QTps: Robust and Quantile smoothing using a thin-plate spline

Description

This function uses the standard thin plate spline function Tps and a algorithm based on psuedo data to compute robust smoothers based on the Huber weight function. By modifying the symmetry of the Huber function and changing the scale one can also approximate a quantile smoother. This function is experimental in that is not clear how efficient the psuedo-data algorithm is acheiving convergence to a solution.

Usage

QTps(x, Y, ..., f.start = NULL, psi.scale = NULL, C = 1, alpha = 0.5, Niterations = 100,
               tolerance = 0.001, verbose = FALSE)
QSreg(x, Y, lambda = NA, f.start = NULL, psi.scale = NULL, 
    C = 1, alpha = 0.5, Niterations = 100, tolerance = 0.001, 
    verbose = FALSE)

Value

A Krig object with additional components:

yraw

Original Y values

conv.info

A vector giving the convergence criterion at each iteration.

conv.flag

If TRUE then convergence criterion was less than the tolerance value.

psi.scale

Scaling factor used for the psi.wght function.

value

Value of alpha.

Arguments

x

Locations of observations.

Y

Observations

lambda

Value of the smoothing parameter. If NA found by an approximate corss-validation criterion.

...

Any other arguments to pass to the Tps function, which are then passed to the Krig function. give.warnings =FALSE can be used to turn off pesky warnings when not important (see example below).

C

Scaling for huber robust weighting function. (See below.) Usually it is better to leave this at 1 and just modify the scale psi.scale according to the size of the residuals.

f.start

The initial value for the estimated function. If NULL then the constant function at the median of Y will be used. NOTE: This may not be a very good starting vector and a more robust method would be to use a local robust smoother.

psi.scale

The scale value for the Huber function. When C=1, this is the point where the Huber weight function will change from quadratic to linear. Default is to use the scale .05*mad(Y) and C=1 . Very small scales relative to the size of the residuals will cause the estimate to approximate a quantile spline. Very large scales will yield the ordinary least squares spline.

alpha

The quantile that is estimated by the spline. Default is .5 giving a median. Equivalently this parameter controls the slope of the linear wings in the Huber function 2*alpha for the positive wing and 2*(1-alpha) for the negative wing.

Niterations

Maximum number of interations of the psuedo data algorithm

tolerance

Convergence criterion based on the relative change in the predicted values of the function estimate. Specifically if the criterion mean(abs(f.hat.new - f.hat))/mean(abs(f.hat)) is less than tolerance the iterations re stopped.

verbose

If TRUE intermediate results are printed out.

Author

Doug Nychka

Details

These are experimental functions that use the psuedo-value algorithm to compute a class of robust and quantile problems. QTps use the Tps function as its least squares base smoother while QSreg uses the efficient sreg for 1-D cubic smoothing spline models. Currently for the 1-d spline problem we recommend using the (or at least comparing to ) the old qsreg function. QSreg was created to produce a more readable version of the 1-d method that follows the thin plate spline format.

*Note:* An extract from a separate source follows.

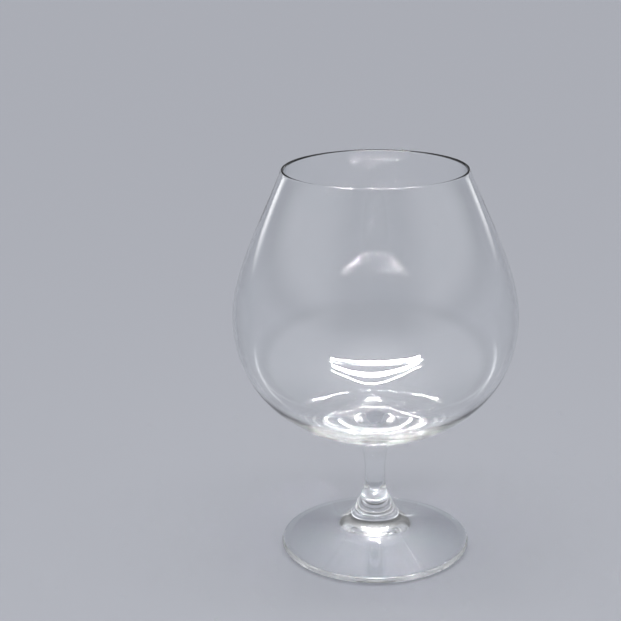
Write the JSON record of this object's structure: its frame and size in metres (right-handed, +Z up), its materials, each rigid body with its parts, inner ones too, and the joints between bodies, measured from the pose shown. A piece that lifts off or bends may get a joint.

The Thin Plate Spline/ Kriging model through fields is: Y.k= f(x.k) = P(x.k) + Z(x.k) + e.k

with the goal of estimating the smooth function: f(x)= P(x) + Z(x)

The extension in this function is that e.k can be heavy tailed or have outliers and one would still like a robust estimate of f(x). In the quantile approximation (very small scale parameter) f(x) is an estimate of the alpha quantile of the conditional distribution of Y given x.

The algorithm is iterative and involves at each step tapering the residuals in a nonlinear way. Let psi.wght be this tapering function then given an initial estimate of f, f.hat the new data for smoothing is

Y.psuedo<- f.hat + psi.scale* psi.wght( Y - f.hat, psi.scale=psi.scale, alpha=alpha) A thin plate spline is now estimated for these data and a new prediction for f is found. This new vector is used to define new psuedo values. Convergence is achieved when the the subsequent estimates of f.hat do not change between interations. The advantage of this algorithm is at every step a standard "least squares" thin plate spline is fit to the psuedo data. Because only the observation vector is changing at each iteration Some matrix decompositions need only be found once and the computations at each subsequent iteration are efficient. At convergence there is some asymptotic theory to suggest that the psuedo data can be fit using the least squares spline and the standard smoothing techinques are valid. For example one can consider looking at the cross-validation function for the psuedo-data as a robust version to select a smoothing parameter. This approach is different from the weighted least squared algorithm used in the qsreg function. Also qsreg is only designed to work with 1-d cubic smoothing splines.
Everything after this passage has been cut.